╭─ Entries supplied

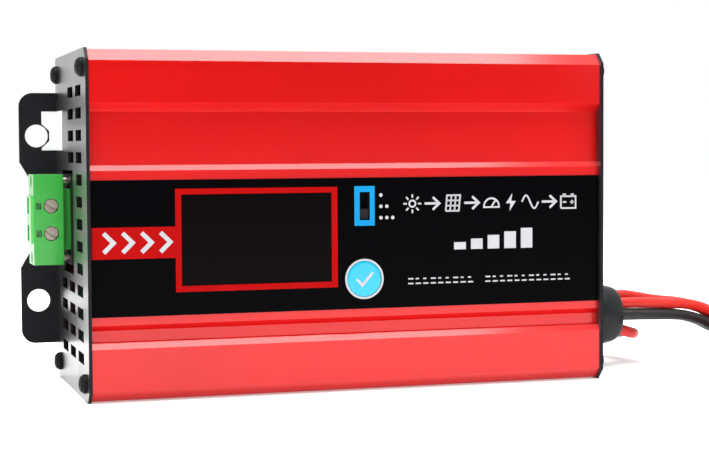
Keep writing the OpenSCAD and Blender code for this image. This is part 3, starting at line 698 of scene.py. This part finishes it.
# ---------------------------------------------------------------- floor, lights, world
def area_light(name, place, target, width, height, watts):
    data = bpy.data.lights.new(name, "AREA")
    data.shape = "RECTANGLE"
    data.size = width
    data.size_y = height
    data.energy = watts
    light = bpy.data.objects.new(name, data)
    aim = Vector(target) - Vector(place)
    light.matrix_world = Matrix.Translation(place) @ aim.to_track_quat("-Z", "Y").to_matrix().to_4x4()
    bpy.context.scene.collection.objects.link(light)


def make_floor():
    reach = 3
    corners = [(-reach, -reach, 0), (reach, -reach, 0), (reach, reach, 0), (-reach, reach, 0)]
    floor_mesh = bpy.data.meshes.new("floor")
    floor_mesh.from_pydata(corners, [], [(0, 1, 2, 3)])
    floor = bpy.data.objects.new("floor", floor_mesh)
    bpy.context.scene.collection.objects.link(floor)
    paper = Nodes("paper", (0.85, 0.85, 0.85), 0.8)
    paper.set("Specular IOR Level", 0.1)
    paper.set("Emission Color", (1, 1, 1, 1))
    paper.set("Emission Strength", 0.35)
    floor_mesh.materials.append(paper.material)


def make_world():
    """White all round, but dim on the camera's side, so that the gloss film stays black."""
    world = bpy.data.worlds.new("world")
    world.use_nodes = True
    tree = world.node_tree
    split = tree.nodes.new("ShaderNodeSeparateXYZ")
    tree.links.new(tree.nodes.new("ShaderNodeTexCoord").outputs["Generated"], split.inputs["Vector"])
    shade = tree.nodes.new("ShaderNodeMapRange")
    shade.interpolation_type = "SMOOTHSTEP"
    shade.inputs["From Min"].default_value = -0.75
    shade.inputs["From Max"].default_value = -0.2
    shade.inputs["To Min"].default_value = 0.06
    shade.inputs["To Max"].default_value = 1.0
    tree.links.new(split.outputs["Y"], shade.inputs["Value"])
    tree.links.new(shade.outputs["Result"], tree.nodes["Background"].inputs["Strength"])
    tree.nodes["Background"].inputs["Color"].default_value = (1, 1, 1, 1)
    bpy.context.scene.world = world


def make_lights():
    area_light("key", (-0.5, -0.7, 0.8), (0, 0, 0.05), 0.7, 0.7, 5)
    area_light("fill", (0.7, -0.6, 0.4), (0, 0, 0.05), 0.8, 0.6, 1.5)
    area_light("top", (0, -0.1, 0.9), (0, -0.1, 0), 0.8, 0.8, 16)


make_floor()
make_world()
make_lights()
bpy.context.scene.view_settings.view_transform = "Standard"
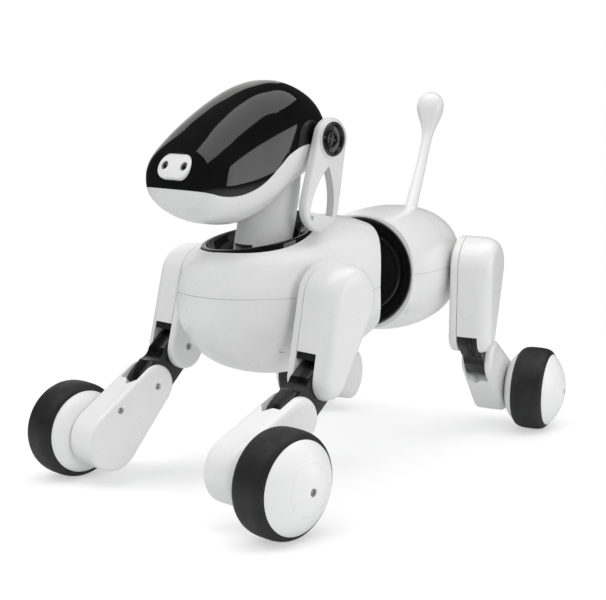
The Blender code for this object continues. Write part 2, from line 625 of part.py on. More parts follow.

╰─

### [Your instructions]
Gather each line in the entries above where the string "this" is found.

### [Output below]
Keep writing the OpenSCAD and Blender code for this image. This is part 3, starting at line 698 of scene.py. This part finishes it.
The Blender code for this object continues. Write part 2, from line 625 of part.py on. More parts follow.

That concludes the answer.